__DIRECTIVE__: Only one stretch of the data below should be repeated: the lines from the line containing "attach(piece, body)" through the line containing "return index[i, j, k]", inclusive, exactly as they are.
— START DATA TO PROCESS —
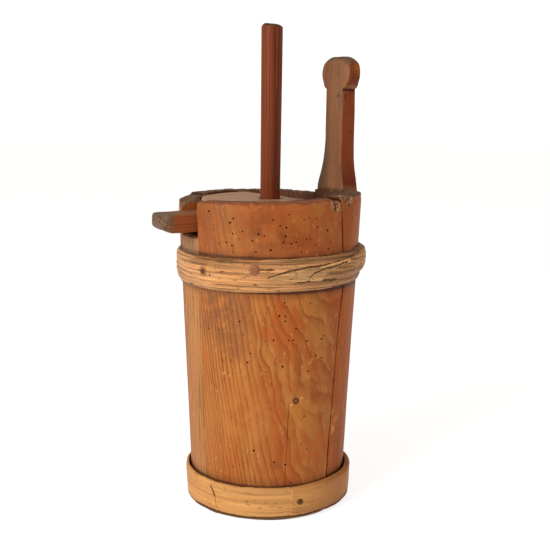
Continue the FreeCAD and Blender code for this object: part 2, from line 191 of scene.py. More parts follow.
def clean_cut(shell):
    """Triangles only, without slivers of no area or the pairs that lie back to back where a
    cut has grazed a face that isn't flat."""
    bmesh.ops.dissolve_degenerate(shell, dist=1e-6, edges=shell.edges)
    bmesh.ops.triangulate(shell, faces=shell.faces)
    shell.verts.index_update()
    alike = {}
    for face in shell.faces:
        alike.setdefault(frozenset(vert.index for vert in face.verts), []).append(face)
    doubled = [face for group in alike.values() if len(group) > 1 for face in group]
    bmesh.ops.delete(shell, geom=doubled, context="FACES")


def solve(piece):
    """Apply a piece's modifiers for good, and give its new mesh."""
    bpy.context.view_layer.update()
    solved = piece.evaluated_get(bpy.context.evaluated_depsgraph_get())
    mesh = bpy.data.meshes.new_from_object(solved)
    piece.modifiers.clear()
    piece.data = mesh
    return mesh


def combine(piece, other, sharp=40, operation="DIFFERENCE"):
    """Cut another solid out of a piece, or join it on, for good. The other is used up."""
    tool = piece.modifiers.new("solid", "BOOLEAN")
    tool.operation, tool.solver, tool.object = operation, "EXACT", other
    mesh = solve(piece)
    edit(mesh, clean_cut)
    soften(mesh, sharp)
    bpy.data.objects.remove(other)


def place(piece, body, slot, *nodes):
    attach(piece, body)
    if nodes:
        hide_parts(*nodes)


def box_grid(us, vs, ws):
    """The skin of a box as a grid: its points, one row each, and its faces."""
    counts = (len(us), len(vs), len(ws))
    index, points, faces = {}, [], []

    def corner(i, j, k):
        if (i, j, k) not in index:
            index[i, j, k] = len(points)
            points.append((us[i], vs[j], ws[k]))
        return index[i, j, k]

    for axis in range(3):
        a, b = (axis + 1) % 3, (axis + 2) % 3
        for side in (0, counts[axis] - 1):
            for p in range(counts[a] - 1):
                for q in range(counts[b] - 1):
                    ring = []
                    for dp, dq in ((0, 0), (1, 0), (1, 1), (0, 1)):
                        at = [0, 0, 0]
                        at[axis], at[a], at[b] = side, p + dp, q + dq
                        ring.append(corner(*at))
                    faces.append(ring if side else ring[::-1])
    return np.array(points), faces


def round_box(points, low, high, radius):
    """Ease a box's edges: each point goes out a radius from the box shrunk by it."""
    core = np.clip(points, np.add(low, radius), np.subtract(high, radius))
    out = points - core
    length = np.linalg.norm(out, axis=1)[:, None]
    return core + out / np.maximum(length, 1e-9) * radius * (length > 1e-9)


def loft(sections, loop=False):
    """Points and faces over closed sections, an array of (section, point, xyz). Unless the
    sections run in a loop, each end is closed."""
    count, around = sections.shape[:2]
    faces = []
    for i in range(count if loop else count - 1):
        for j in range(around):
            here, there = i * around, (i + 1) % count * around
            faces.append([here + j, here + (j + 1) % around,
                          there + (j + 1) % around, there + j])
    verts = sections.reshape(-1, 3)
    if not loop:
        for first in (0, (count - 1) * around):
            hub = len(verts)
            verts = np.vstack([verts, verts[first:first + around].mean(0)])
            faces += [[first + j, first + (j + 1) % around, hub] for j in range(around)]
    return verts, faces


def lofted(name, sections, material, sharp=40, loop=False):
    return new_piece(name, *loft(np.array(sections), loop), material, sharp)


def tubes(name, ends):
    """Closed tubes in one piece to cut with, each given as the rings at its two ends."""
    verts, faces = [], []
    for rings in ends:
        tube, skin = loft(np.array(rings))
        faces += [[i + len(verts) for i in face] for face in skin]
        verts += tube.tolist()
    return new_piece(name, verts, faces)


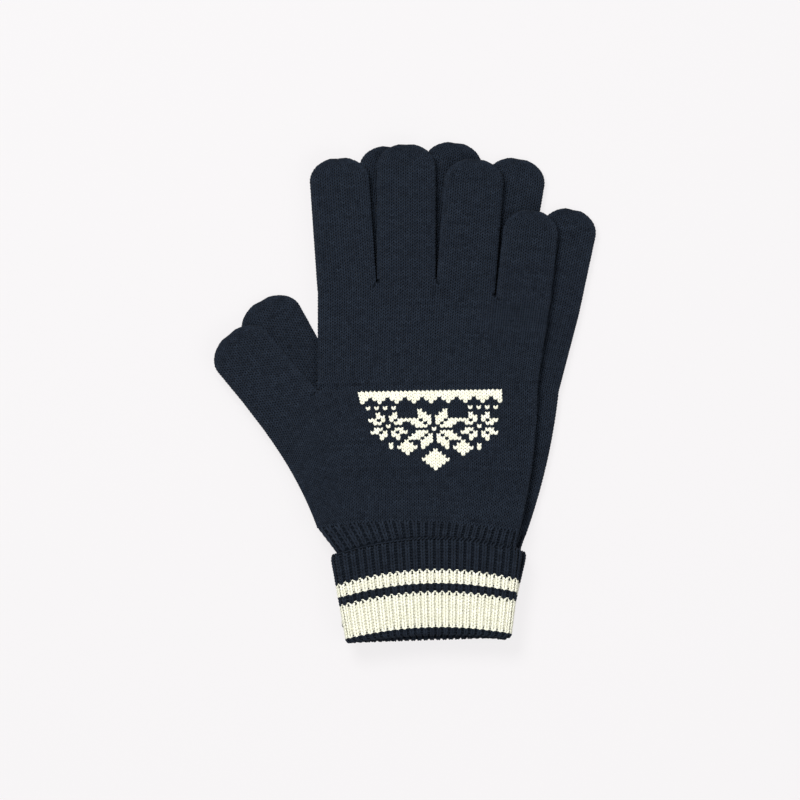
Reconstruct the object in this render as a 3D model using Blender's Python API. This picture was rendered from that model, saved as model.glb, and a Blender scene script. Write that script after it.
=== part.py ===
"""A pair of knitted gloves, lying flat with the right glove on the left one, palms together.

Each glove is a knitted tube that branches: a ribbed cuff turned up over itself, a hand, four finger
stalls and a thumb stall. Metres, +Z up, the fingers towards +Y. The right glove lies with its back
up; the left one lies under it with its palm up, so both show the same outline from above.
"""

import math

import bmesh
import bpy
from mathutils import Matrix, Vector

# The knitted fabric.
WALL = 0.0014  # thickness of one layer
INSIDE = 0.0043  # clear height inside a glove that lies flat
GAP = 0.0003  # left between pieces that touch
SWING_GAP = 0.0011  # left at the root of a stall that swings sideways
WRIST_GAP = 0.0009  # between the hand and the ribbed layer of its cuff

# Hand, in its glove's own plan: x across, y towards the fingers.
PALM_LEFT = -0.0378  # x of the side below the index finger
CROTCH_Y = 0.0020  # height of the thumb's crotch
CROTCH_RIGHT = Vector((0.0614, 0.0038))  # right side, level with the thumb's crotch
CROTCH_WEB = 0.0025  # knitted web that closes the thumb's crotch
WRIST_X = 0.0076  # middle of the wrist
WRIST_Y = -0.0573
WRIST_WIDTH = 0.0909
WRIST_BOW = 0.0040  # rise of the wrist's middle above its ends
WRIST_SLOPE = -0.022  # rise of the wrist's line towards the right
SIDE_SWAY = 0.0020  # how far the hand's columns bend to the right between wrist and thumb

# Finger stalls from the thumb's side on: name, flat width, height of the root's middle.
FINGERS = (
    ("index_finger", 0.0266, 0.0475),
    ("middle_finger", 0.0262, 0.0521),
    ("ring_finger", 0.0264, 0.0466),
    ("little_finger", 0.0246, 0.0412),
)
THUMB_ROOT = 0.0304  # flat width where the thumb leaves the hand
THUMB_WIDTH = 0.0285
TIP_LENGTH = 0.0100  # length over which a fingertip rounds off
TIP_END = 0.26  # share of its width that a fingertip keeps at its blunt end
# How each stall lies, in the same order and then the thumb: length, lean to the left in degrees.
LYING = {
    "right": ((0.0588, 4.0), (0.0603, 0.0), (0.0592, -4.5), (0.0416, -6.3), (0.0445, 39.5)),
    "left": ((0.0583, 0.5), (0.0584, -1.6), (0.0597, -4.0), (0.0450, -6.3), (0.0456, 34.6)),
}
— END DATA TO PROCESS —
__ANSWER TO THE EXERCISE__:
    attach(piece, body)
    if nodes:
        hide_parts(*nodes)


def box_grid(us, vs, ws):
    """The skin of a box as a grid: its points, one row each, and its faces."""
    counts = (len(us), len(vs), len(ws))
    index, points, faces = {}, [], []

    def corner(i, j, k):
        if (i, j, k) not in index:
            index[i, j, k] = len(points)
            points.append((us[i], vs[j], ws[k]))
        return index[i, j, k]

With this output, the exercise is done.